WRITTEN REQUEST: Transcribe only the lines from the line with "whole.XLength, whole.YLength, whole.ZLength))" through the line with "low, high = Vector((1e9,)", exactly, counting both of those lines as part of the stretch.

RAW DATA:
--------------------

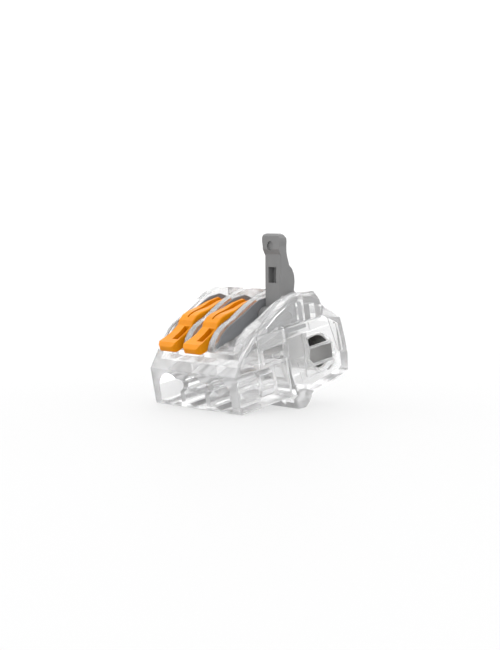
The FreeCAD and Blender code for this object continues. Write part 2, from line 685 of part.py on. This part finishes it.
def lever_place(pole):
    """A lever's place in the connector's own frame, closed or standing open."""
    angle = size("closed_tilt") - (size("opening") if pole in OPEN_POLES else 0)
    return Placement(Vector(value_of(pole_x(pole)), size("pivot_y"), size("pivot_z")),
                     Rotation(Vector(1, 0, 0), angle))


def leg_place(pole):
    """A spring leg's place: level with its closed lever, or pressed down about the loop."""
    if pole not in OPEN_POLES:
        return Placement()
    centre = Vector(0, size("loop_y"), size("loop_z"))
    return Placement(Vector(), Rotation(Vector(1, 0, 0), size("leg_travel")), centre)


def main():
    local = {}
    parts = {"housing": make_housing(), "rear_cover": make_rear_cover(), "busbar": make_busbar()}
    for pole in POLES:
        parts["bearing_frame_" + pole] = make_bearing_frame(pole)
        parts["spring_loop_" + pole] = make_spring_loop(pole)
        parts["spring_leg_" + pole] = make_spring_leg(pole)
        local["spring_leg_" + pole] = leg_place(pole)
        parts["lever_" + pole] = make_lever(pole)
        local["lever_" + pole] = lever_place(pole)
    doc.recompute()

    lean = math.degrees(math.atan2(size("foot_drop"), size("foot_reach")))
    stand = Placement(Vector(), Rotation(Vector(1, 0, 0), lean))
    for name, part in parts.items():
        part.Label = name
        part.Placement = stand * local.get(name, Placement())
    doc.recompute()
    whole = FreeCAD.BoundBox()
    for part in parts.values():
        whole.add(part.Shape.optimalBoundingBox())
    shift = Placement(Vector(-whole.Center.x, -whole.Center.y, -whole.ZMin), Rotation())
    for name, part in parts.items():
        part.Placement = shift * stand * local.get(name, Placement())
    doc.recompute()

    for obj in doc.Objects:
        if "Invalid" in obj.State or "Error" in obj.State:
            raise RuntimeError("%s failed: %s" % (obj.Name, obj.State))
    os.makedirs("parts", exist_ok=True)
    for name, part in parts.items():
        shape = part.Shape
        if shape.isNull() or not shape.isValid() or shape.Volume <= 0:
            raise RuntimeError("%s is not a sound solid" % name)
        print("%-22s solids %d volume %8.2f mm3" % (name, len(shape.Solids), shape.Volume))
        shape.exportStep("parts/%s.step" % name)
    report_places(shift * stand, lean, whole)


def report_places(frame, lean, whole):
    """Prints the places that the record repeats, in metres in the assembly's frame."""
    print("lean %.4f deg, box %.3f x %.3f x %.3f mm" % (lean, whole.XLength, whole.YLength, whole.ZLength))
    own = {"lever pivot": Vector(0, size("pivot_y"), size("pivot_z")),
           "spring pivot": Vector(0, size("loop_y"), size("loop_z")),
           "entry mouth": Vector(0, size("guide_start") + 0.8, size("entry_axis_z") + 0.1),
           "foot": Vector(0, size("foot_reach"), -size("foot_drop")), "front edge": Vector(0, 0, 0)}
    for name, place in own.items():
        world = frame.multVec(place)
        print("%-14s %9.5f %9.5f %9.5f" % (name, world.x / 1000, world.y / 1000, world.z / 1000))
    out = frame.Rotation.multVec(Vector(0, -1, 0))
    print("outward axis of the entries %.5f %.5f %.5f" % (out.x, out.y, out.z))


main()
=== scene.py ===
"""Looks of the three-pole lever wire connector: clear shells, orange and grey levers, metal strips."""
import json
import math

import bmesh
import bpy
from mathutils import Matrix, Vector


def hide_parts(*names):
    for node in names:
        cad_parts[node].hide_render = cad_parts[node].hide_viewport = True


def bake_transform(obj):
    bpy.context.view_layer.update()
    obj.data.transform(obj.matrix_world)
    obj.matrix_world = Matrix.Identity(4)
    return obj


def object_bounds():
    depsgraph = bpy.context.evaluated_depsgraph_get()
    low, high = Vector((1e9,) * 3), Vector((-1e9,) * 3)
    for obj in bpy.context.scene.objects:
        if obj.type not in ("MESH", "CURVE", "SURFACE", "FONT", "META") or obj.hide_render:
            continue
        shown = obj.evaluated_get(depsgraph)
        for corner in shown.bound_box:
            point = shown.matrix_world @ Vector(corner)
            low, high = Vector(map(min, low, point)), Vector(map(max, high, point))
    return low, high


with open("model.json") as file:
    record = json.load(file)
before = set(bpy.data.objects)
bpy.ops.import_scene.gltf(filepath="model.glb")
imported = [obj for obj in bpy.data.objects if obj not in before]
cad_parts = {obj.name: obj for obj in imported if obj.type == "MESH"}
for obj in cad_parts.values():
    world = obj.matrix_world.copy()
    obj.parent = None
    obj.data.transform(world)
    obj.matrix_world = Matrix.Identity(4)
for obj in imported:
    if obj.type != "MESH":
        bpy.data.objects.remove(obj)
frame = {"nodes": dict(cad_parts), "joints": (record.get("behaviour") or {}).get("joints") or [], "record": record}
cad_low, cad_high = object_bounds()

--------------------

OUTPUT OF THE TASK:
    print("lean %.4f deg, box %.3f x %.3f x %.3f mm" % (lean, whole.XLength, whole.YLength, whole.ZLength))
    own = {"lever pivot": Vector(0, size("pivot_y"), size("pivot_z")),
           "spring pivot": Vector(0, size("loop_y"), size("loop_z")),
           "entry mouth": Vector(0, size("guide_start") + 0.8, size("entry_axis_z") + 0.1),
           "foot": Vector(0, size("foot_reach"), -size("foot_drop")), "front edge": Vector(0, 0, 0)}
    for name, place in own.items():
        world = frame.multVec(place)
        print("%-14s %9.5f %9.5f %9.5f" % (name, world.x / 1000, world.y / 1000, world.z / 1000))
    out = frame.Rotation.multVec(Vector(0, -1, 0))
    print("outward axis of the entries %.5f %.5f %.5f" % (out.x, out.y, out.z))


main()
=== scene.py ===
"""Looks of the three-pole lever wire connector: clear shells, orange and grey levers, metal strips."""
import json
import math

import bmesh
import bpy
from mathutils import Matrix, Vector


def hide_parts(*names):
    for node in names:
        cad_parts[node].hide_render = cad_parts[node].hide_viewport = True


def bake_transform(obj):
    bpy.context.view_layer.update()
    obj.data.transform(obj.matrix_world)
    obj.matrix_world = Matrix.Identity(4)
    return obj


def object_bounds():
    depsgraph = bpy.context.evaluated_depsgraph_get()
    low, high = Vector((1e9,) * 3), Vector((-1e9,) * 3)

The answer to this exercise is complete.